工程车辆无人驾驶关键技术

doi:10.13229/j.cnki.jdxbgxb20210038

摘要/Abstract

摘要：

随着社会对工程车辆操作人员生命安全的重视以及工程项目对施工机械效能要求标准的提高，工程车辆正向高自主、高效率、高可靠性方向发展。为实现工程车辆无人驾驶自动转场及作业，本文系统总结了国内外相关技术，从环境感知、运动规划、工程作业、状态监测等方面详细分析了工程车辆无人驾驶关键技术的研究进展，指出非结构环境识别、车身可变结构车辆的路径规划及轨迹跟踪、自动化作业等方面的技术尚需突破，提出采用机构/结构优化设计、先进的通讯手段、机器学习和数字孪生等方法，有利于推动工程车辆无人驾驶关键技术发展。
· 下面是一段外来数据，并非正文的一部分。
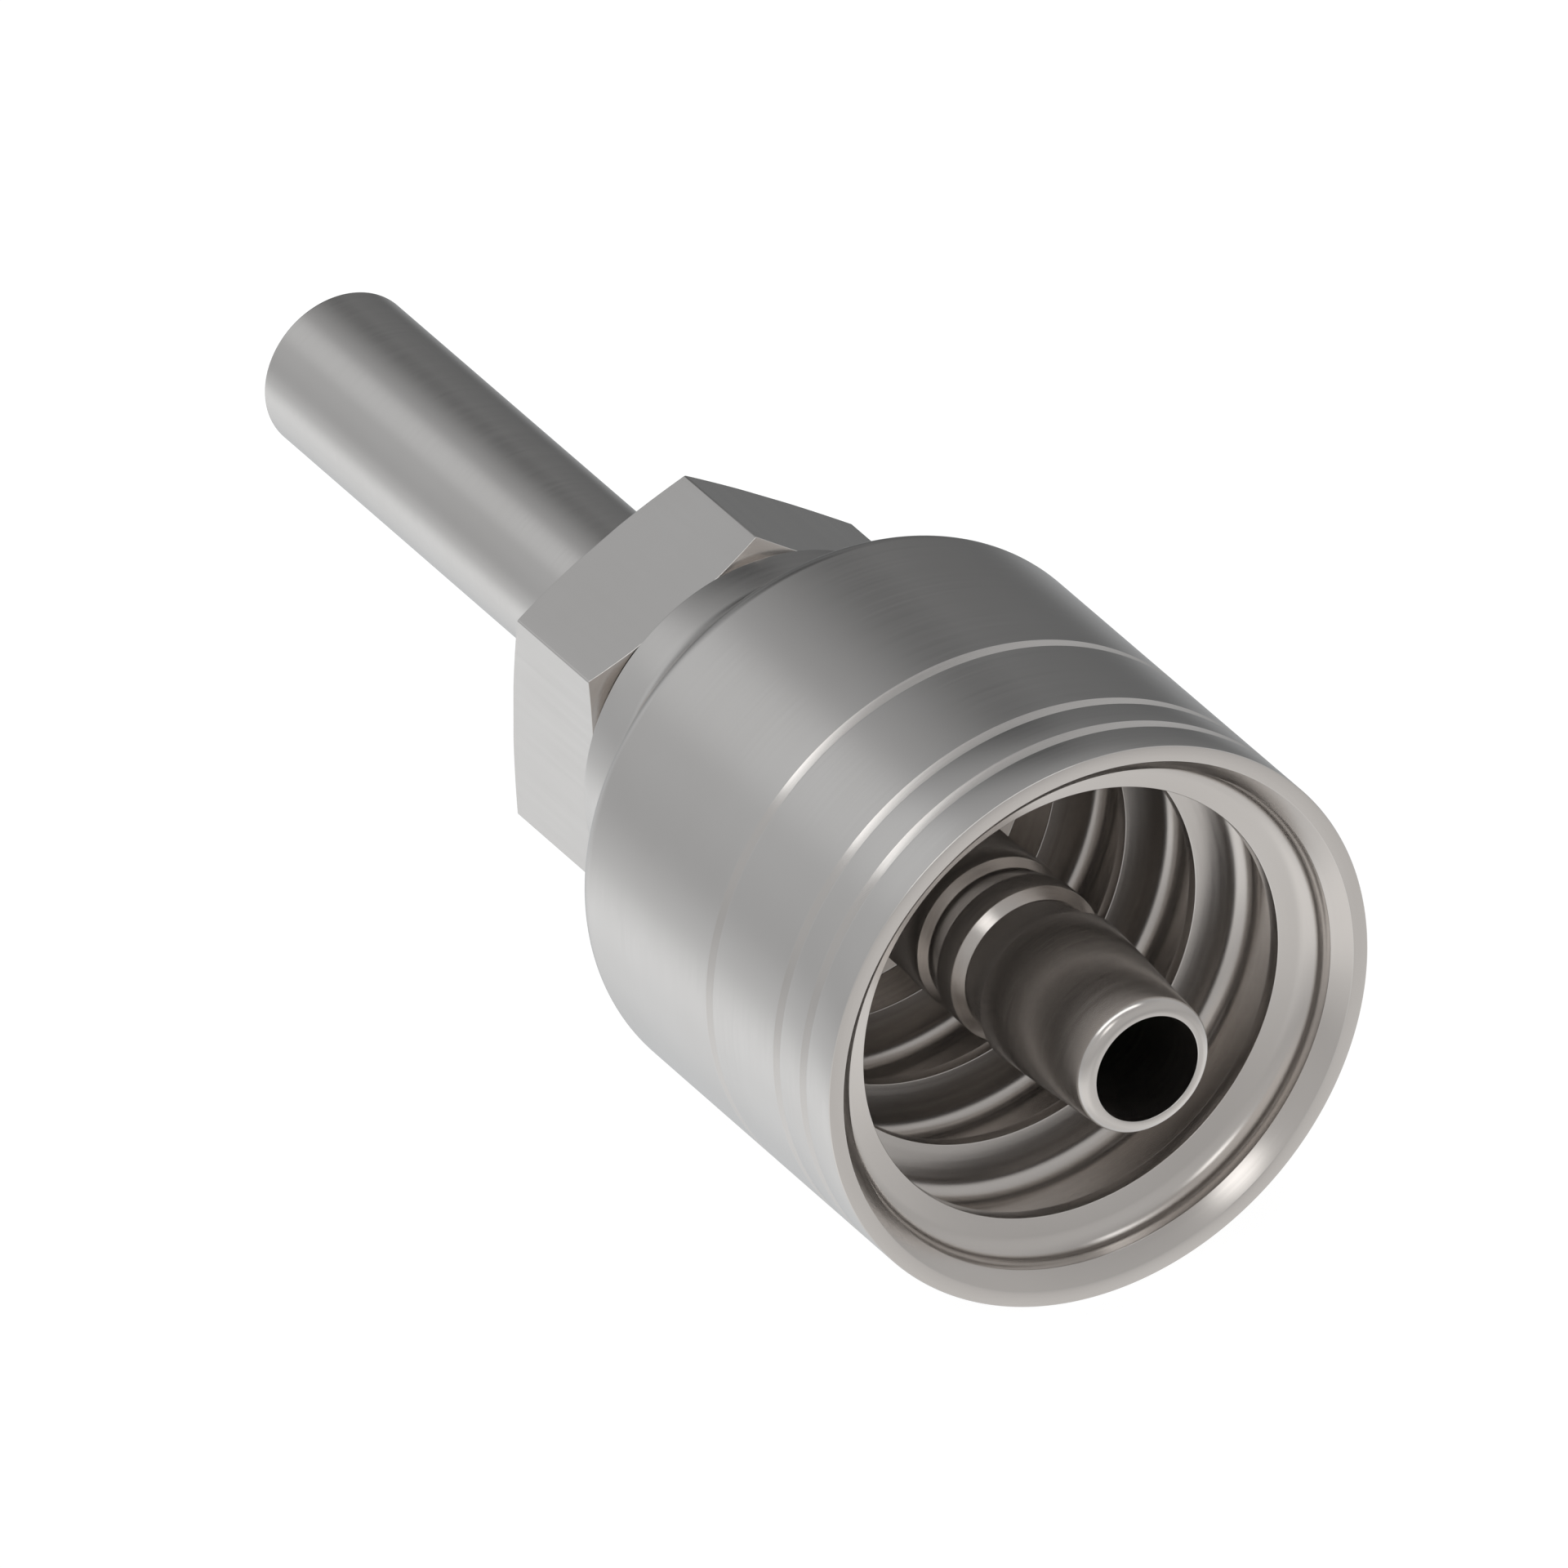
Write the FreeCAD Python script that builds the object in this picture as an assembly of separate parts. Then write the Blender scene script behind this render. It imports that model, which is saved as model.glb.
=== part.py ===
import FreeCAD, Part
import math
import os

# A crimp hose fitting with a plain tube stub, made of two turned pieces. The stem is one
# bar: hose nipple, neck, hexagon and tube stub, bored right through. The shell is the
# ferrule round the nipple, with a ring inside its collar that is closed into a groove of
# the stem. The hose goes into the space between nipple and shell, and the shell is then
# squeezed down on it. The axis lies along X, the shell's mouth is at x = 0 and the hose
# leaves along +X. Millimetres and degrees. Lengths run back from the mouth.

# Shell, radii, each from the one before it by a wall, a height or a width
shell_r = 11.20
barrel_wall = 1.08               # under the grooves between the ribs
rib_height = 2.02
lip_height = 1.51
last_groove_rise = 1.22          # the last groove is shallower, under the shoulder
end_face_width = 0.60
entry_chamfer_width = 0.60
collar_wall = 2.43               # round the stem's neck

# Shell, mouth
entry_chamfer_depth = 0.58
entry_depth = 1.98               # end face to the lip's face
entry_fillet = 0.94
lip_land = 0.57
lip_back_angle = 22.0            # slope behind the lip, from a square face

# Shell, hose space with its three grip ribs
rib_fronts = (7.01, 12.00, 16.60)
rib_land = 0.48
rib_flank_angle = 14.0           # side that faces the mouth, from a square face
rib_back_angle = 20.0
rib_root_fillet = 0.94
rib_back_fillet = 0.40
last_groove_length = 1.82        # last rib's land to the back wall
back_fillet = 0.60

# Shell, outside
notch_fronts = (1.62, 3.52, 8.34)  # fine notches, each a steep wall and a long slope
notch_depth = 0.13
notch_wall = 0.14
notch_slope = 0.35
shoulder_lead = 1.19             # how far ahead of the back wall the shoulder cone starts
shoulder_run = 3.98
shoulder_round = 2.00            # rounding at the cone's top, and fillet at its foot
collar_length = 2.16             # foot of the cone to the shell's back end
collar_break = 0.08

# Stem, bore and nipple. The nipple's radii are the bore's and a wall
bore_r = 2.10
nipple_out = 3.46                # how far the nipple stands out of the mouth
tip_wall = 0.57
tip_round = 0.47
nose_knee_back = 3.91            # tip to where the nose's taper eases off
nose_knee_wall = 0.96
nose_knee_round = 50.0
nose_back_wall = 1.02
seal_groove_front = 3.13         # mouth to the groove behind the nose
seal_groove_width = 1.71
seal_groove_wall = 0.65
barb_wall = 1.04
barb_root_wall = 0.72
barb_face_angle = 43.0           # front face of a barb, from a square face
barb_edge_round = 0.08
barb_land = 0.98
barb_taper = 1.14
nipple_wall = 0.96               # plain nipple behind the barbs

# Joint between stem and shell
neck_r = 5.20
neck_set_back = 0.60             # back wall to the neck's front face
neck_fillet = 0.50
ring_set_back = 1.25             # shell's ring to the shell's back end
ring_width = 1.20
ring_height = 0.50
shell_clearance = 0.02           # between the closed shell and the stem

# Hexagon, a corner straight up
hex_af = 14.00
hex_length = 5.80
hex_gap = 0.45                   # shell's back end to the hexagon
hex_front_face_over = 0.26       # how far the round front face passes the flats
hex_back_face_over = 0.05
hex_front_chamfer_angle = 21.0   # from a square face
hex_back_chamfer_angle = 16.7

# Tube stub
tube_r = 3.175
tube_length = 25.00
tube_fillet = 0.30
tube_end_break = 0.10

groove_r = shell_r - barrel_wall
rib_r = groove_r - rib_height
lip_r = groove_r - lip_height
last_groove_r = groove_r - last_groove_rise
mouth_r = shell_r - end_face_width
entry_r = mouth_r - entry_chamfer_width
seat_r = neck_r + shell_clearance
collar_r = seat_r + collar_wall

back_wall = rib_fronts[-1] + rib_land + last_groove_length
shoulder_front = back_wall - shoulder_lead
shoulder_back = shoulder_front + shoulder_run
shell_length = shoulder_back + collar_length
ring_back = shell_length - ring_set_back
ring_front = ring_back - ring_width
neck_front = back_wall + neck_set_back
hex_front = shell_length + hex_gap
hex_back = hex_front + hex_length
hex_corner_r = hex_af / 2 / math.cos(math.radians(30))
tube_end = hex_back + tube_length


def tan(angle):
    return math.tan(math.radians(angle))


def turned(outline):
    """Solid turned about X from a closed outline of (x, radius) or (x, radius, corner round)."""
    corners = [FreeCAD.Vector(point[0], 0, point[1]) for point in outline]
    rounds = [point[2] if len(point) > 2 else 0.0 for point in outline]
    ends = []
    for i, corner in enumerate(corners):
        if rounds[i] == 0:
            ends.append((corner, None, corner))
            continue
        before = corners[i - 1] - corner
        after = corners[(i + 1) % len(corners)] - corner
        half = before.getAngle(after) / 2
        before.normalize()
        after.normalize()
        inward = before + after
        inward.normalize()
        reach = rounds[i] / math.tan(half)
        middle = corner + inward * (rounds[i] / math.sin(half) - rounds[i])
        ends.append((corner + before * reach, middle, corner + after * reach))
    edges = []
    for i, (start, middle, end) in enumerate(ends):
        if middle is not None:
            edges.append(Part.Arc(start, middle, end).toShape())
        following = ends[(i + 1) % len(ends)][0]
        if end.distanceToPoint(following) > 1e-6:
            edges.append(Part.LineSegment(end, following).toShape())
    face = Part.Face(Part.Wire(edges))
    return face.revolve(FreeCAD.Vector(0, 0, 0), FreeCAD.Vector(1, 0, 0), 360)


def notch(front):
    """A notch in the barrel, from its steep wall on the mouth's side to the end of its slope."""
    floor = -front - notch_wall
    return [(-front, shell_r), (floor, shell_r - notch_depth), (floor - notch_slope, shell_r)]


def rib(front, back_r):
    """A grip rib, from the foot of the flank that faces the mouth to the groove behind it."""
    foot = -front + rib_height * tan(rib_flank_angle)
    land_end = -front - rib_land
    back_foot = land_end - (back_r - rib_r) * tan(rib_back_angle)
    return [(foot, groove_r, rib_root_fillet), (-front, rib_r), (land_end, rib_r),
            (back_foot, back_r, rib_back_fillet)]


def crimp_shell():
    outside = [(0, mouth_r), (0, shell_r)]
    for front in notch_fronts:
        outside += notch(front)
    outside += [(-shoulder_front, shell_r, shoulder_round),
                (-shoulder_back, collar_r, shoulder_round),
                (-shell_length + collar_break, collar_r),
                (-shell_length, collar_r - collar_break)]

    # The ring that is closed into the stem's groove
    ring_r = seat_r - ring_height
    seat = [(-shell_length, seat_r), (-ring_back, seat_r), (-ring_back, ring_r),
            (-ring_front, ring_r), (-ring_front, seat_r), (-back_wall, seat_r)]

    lip_back = entry_depth + lip_land
    lip_foot = lip_back + lip_height * tan(lip_back_angle)
    hose_space = [(-entry_chamfer_depth, entry_r), (-entry_depth, entry_r, entry_fillet),
                  (-entry_depth, lip_r), (-lip_back, lip_r),
                  (-lip_foot, groove_r, rib_back_fillet)]
    for front in rib_fronts[:-1]:
        hose_space += rib(front, groove_r)
    hose_space += rib(rib_fronts[-1], last_groove_r)
    hose_space.append((-back_wall, last_groove_r, back_fillet))
    return turned(outside + seat + hose_space[::-1])


def hexagon():
    corners = []
    for i in range(7):
        angle = math.radians(90 + 60 * i)
        corners.append(FreeCAD.Vector(-hex_front, hex_corner_r * math.cos(angle),
                                      hex_corner_r * math.sin(angle)))
    prism = Part.Face(Part.makePolygon(corners)).extrude(FreeCAD.Vector(-hex_length, 0, 0))
    front_face_r = hex_af / 2 + hex_front_face_over
    back_face_r = hex_af / 2 + hex_back_face_over
    front_drop = (hex_corner_r - front_face_r) * tan(hex_front_chamfer_angle)
    back_drop = (hex_corner_r - back_face_r) * tan(hex_back_chamfer_angle)
    blank = turned([(-hex_front, 0), (-hex_front, front_face_r),
                    (-hex_front - front_drop, hex_corner_r),
                    (-hex_back + back_drop, hex_corner_r),
                    (-hex_back, back_face_r), (-hex_back, 0)])
    return prism.common(blank)


def nipple_stem():
    tip_r = bore_r + tip_wall
    nose_knee_r = bore_r + nose_knee_wall
    nose_back_r = bore_r + nose_back_wall
    seal_groove_r = bore_r + seal_groove_wall
    seal_groove_back = seal_groove_front + seal_groove_width
    nose = [(nipple_out, 0), (nipple_out, tip_r, tip_round),
            (nipple_out - nose_knee_back, nose_knee_r, nose_knee_round),
            (-seal_groove_front, nose_back_r), (-seal_groove_front, seal_groove_r),
            (-seal_groove_back, seal_groove_r)]

    # Two barbs: a leaned front face, a land, and a taper down
    barb_r = bore_r + barb_wall
    barb_root_r = bore_r + barb_root_wall
    nipple_r = bore_r + nipple_wall
    first_land = -seal_groove_back - (barb_r - seal_groove_r) * tan(barb_face_angle)
    first_end = first_land - barb_land
    root = first_end - barb_taper
    second_land = root - (barb_r - barb_root_r) * tan(barb_face_angle)
    second_end = second_land - barb_land
    barbs = [(first_land, barb_r, barb_edge_round), (first_end, barb_r), (root, barb_root_r),
             (second_land, barb_r, barb_edge_round), (second_end, barb_r),
             (second_end - barb_taper, nipple_r)]

    ring_groove_r = neck_r - ring_height
    ring_groove_back = ring_back + shell_clearance
    neck = [(-neck_front, nipple_r, neck_fillet), (-neck_front, neck_r), (-ring_front, neck_r),
            (-ring_front, ring_groove_r), (-ring_groove_back, ring_groove_r),
            (-ring_groove_back, neck_r), (-hex_back, neck_r)]
    stub = [(-hex_back, tube_r, tube_fillet), (-tube_end + tube_end_break, tube_r),
            (-tube_end, tube_r - tube_end_break), (-tube_end, 0)]
    bar = turned(nose + barbs + neck + stub)
    bore = Part.makeCylinder(bore_r, nipple_out + tube_end, FreeCAD.Vector(-tube_end, 0, 0),
                             FreeCAD.Vector(1, 0, 0))
    return bar.fuse(hexagon()).cut(bore).removeSplitter()


os.makedirs("parts", exist_ok=True)
for name, shape in (("crimp_shell", crimp_shell()), ("nipple_stem", nipple_stem())):
    shape.exportStep("parts/" + name + ".step")
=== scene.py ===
import math

import bmesh
import bpy
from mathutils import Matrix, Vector


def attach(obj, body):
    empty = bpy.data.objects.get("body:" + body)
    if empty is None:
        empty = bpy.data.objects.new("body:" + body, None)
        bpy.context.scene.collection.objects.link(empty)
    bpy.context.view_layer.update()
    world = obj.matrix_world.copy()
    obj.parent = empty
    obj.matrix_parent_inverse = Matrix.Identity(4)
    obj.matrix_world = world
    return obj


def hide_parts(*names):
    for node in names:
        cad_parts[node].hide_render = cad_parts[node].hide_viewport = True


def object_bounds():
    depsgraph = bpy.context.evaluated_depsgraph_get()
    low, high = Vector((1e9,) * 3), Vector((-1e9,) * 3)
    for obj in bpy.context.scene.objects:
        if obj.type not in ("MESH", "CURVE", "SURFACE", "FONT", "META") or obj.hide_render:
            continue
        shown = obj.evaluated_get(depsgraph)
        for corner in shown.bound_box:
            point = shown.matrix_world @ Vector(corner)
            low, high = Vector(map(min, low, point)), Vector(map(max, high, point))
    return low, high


# A crimp hose fitting of plated steel: a stem with nipple, hexagon and tube stub, and the
# shell that is closed on it. The axis lies along X and the hose leaves along +X. Sizes are
# in millimetres and degrees, and lengths run back from the shell's mouth, as in the solids.

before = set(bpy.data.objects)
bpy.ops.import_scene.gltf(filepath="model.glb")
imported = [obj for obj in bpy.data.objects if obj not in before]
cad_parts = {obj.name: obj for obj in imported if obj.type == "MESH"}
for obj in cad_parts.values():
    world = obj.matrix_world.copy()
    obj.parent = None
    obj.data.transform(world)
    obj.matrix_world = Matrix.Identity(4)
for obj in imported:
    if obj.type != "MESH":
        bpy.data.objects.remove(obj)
cad_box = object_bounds()
mm = 0.001

# Stem. One piece of steel, turned and bored from hexagon bar and plated: a hose nipple with
# its groove and two barbs, a neck that the shell is closed on, the hexagon and a plain tube
# stub. Its turned faces keep the fine rings of the tool, its flats the lines of the bar.

bore_r = 2.10
nipple_out = 3.46
tip_r = 2.67
tip_round = 0.47
nose_knee = (-0.45, 2.96, 50.0)  # x, radius and round of the place where the taper eases off
nose_back_r = 3.12
seal_groove = (3.13, 4.84, 2.75)  # front, back and radius of the groove behind the nose
barb_r = 3.14
barb_root_r = 2.82
barb_face_angle = 43.0           # from a square face
barb_edge_round = 0.08
barb_land = 0.98
barb_taper = 1.14
nipple_r = 3.06

neck_r = 5.20
neck_front = 19.50
neck_fillet = 0.50
ring_groove = (21.40, 22.62, 4.70)  # front, back and radius of the groove the shell closes into

hex_af = 14.00
hex_front = 24.30
hex_back = 30.10
hex_face_r = (7.26, 7.05)        # round front and back face, inside the chamfers
hex_face_inner = 6.20            # where the hexagon's own rings take over its front face
hex_chamfer = (21.0, 16.7)       # from a square face
hex_corner_round = 0.10
hex_edge_round = 0.03
flat_lean = 0.02                 # the flats' faces lean less than this, as the normal's X
flat_area = 1e-8                 # and are larger than this, in square metres

tube_r = 3.175
tube_end = 55.10
tube_fillet = 0.30
tube_end_break = 0.10

columns = 240                    # faces round every turned form, 40 to a side of the hexagon
corner_faces = 3                 # faces on half of a hexagon corner's round
rim_faces = 5                    # faces on the round between the chamfer and a flat
edge_break = 0.045               # rounding of every edge that has no other
wear_and_glint_round = 0.11                # an edge with a smaller rounding than this is worn and painted with a highlight
small_round = 0.20               # up to this radius a round has the coarser faces
face_turns = (18, 5)             # how far a face may turn on a small and on a larger round
face_length = 0.30               # and how long it may be
side_used = 0.96                 # part of a side that the rounds at its two ends may take


def slant(height, angle):
    """How far a face that leans by an angle from square runs along the axis over a height."""
    return height * math.tan(math.radians(angle))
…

关键词: 工程车辆, 无人驾驶, 环境感知, 运动规划, 数字孪生

Abstract:

As the society emphasizes on the life safety of operators and the standard of machinery performance requirements for construction， engineering vehicles are developing in the direction of autonomy， efficiency and reliability. In order to realize the automatic transfer and operation of unmanned engineering vehicles， this paper systematically summarizes the relevant technologies at home and abroad， and analyzes the research progress of key technologies of unmanned engineering vehicles in detail in terms of environment perception， motion planning， engineering operation and condition monitoring， etc. It points out that the technologies of unstructured environment identification， path planning and trajectory tracking of vehicles with variable body structure and automated operation still need to be broken through， and proposes the adoption of mechanism/structure optimization design， advanced communication means， machine learning and digital twin， etc.， which is conducive to promoting the development of key technologies of unmanned engineering vehicles.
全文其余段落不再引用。